As mentioned several times, while macroeconomic and geopolitical “tail” risks still exist, we still believe that this year will be characterised by aggressive sectoral and thematic rotation in response to the unpredictable US legislative agenda and the global response to it. The background of stronger global growth, seen through higher US and Chinese PMIs, are underpinning equity valuations, but the majority of earnings growth is still being driven by cost-out programs.

We suggest:

  • Retain an underweight exposure as growth outlook is lower than other markets and valuations are above fair value.
  • The sell-off in yield-sensitive stocks appears to have run its course.  Favour opportunities in cyclical industrials and resources sectors.

International Equities

Developed market international equities returned 1.0% in local currency terms and 1.9% in Australian Dollar terms.  Shares in the United States retreated from fresh record highs in early March with the Dow Jones Industrial Average Index falling 0.6% after Donald Trump failed to gain Republican support for changes to US healthcare laws.  European shares enjoyed a strong month of returns with shares in Spain 9.5% higher and French shares up 5.6% ahead of upcoming Presidential elections.  Globally, information technology stocks produced the largest returns, up 2.5% in March, but all sectors produced positive returns over the month.

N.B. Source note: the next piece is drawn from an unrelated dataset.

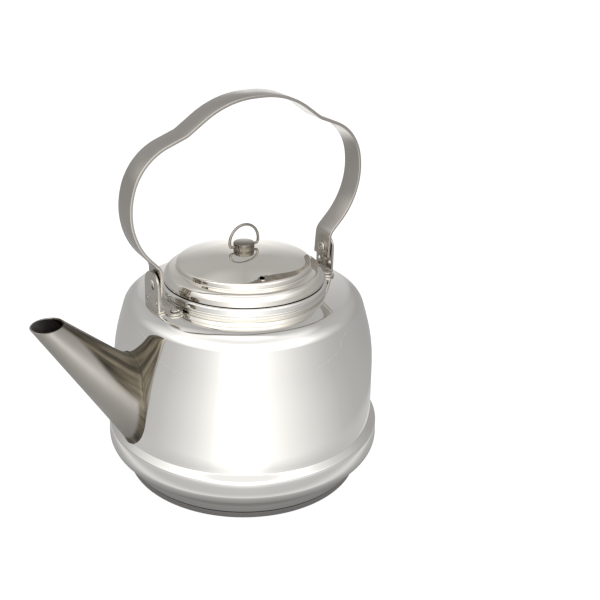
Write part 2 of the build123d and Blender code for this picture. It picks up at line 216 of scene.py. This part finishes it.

Overall valuations now appear expensive in the United States but to some extent are offset by earnings growth expectations.  Valuations in Europe are more reasonable, but outside the earnings recovery in materials and financial sector stocks, growth rates are more subdued.  The headwinds for emerging market stocks, from Trump’s proposed trade policies and a stronger US Dollar, appear to have abated.

We suggest:

  • Maintain a neutral exposure to international equities with no regional preferences.
  • Favour structural growth stocks, particularly in the IT and healthcare sectors.
  • Remain 100% unhedged as we expect a modest decline in the Australian Dollar (relative to the US Dollar) over 2017.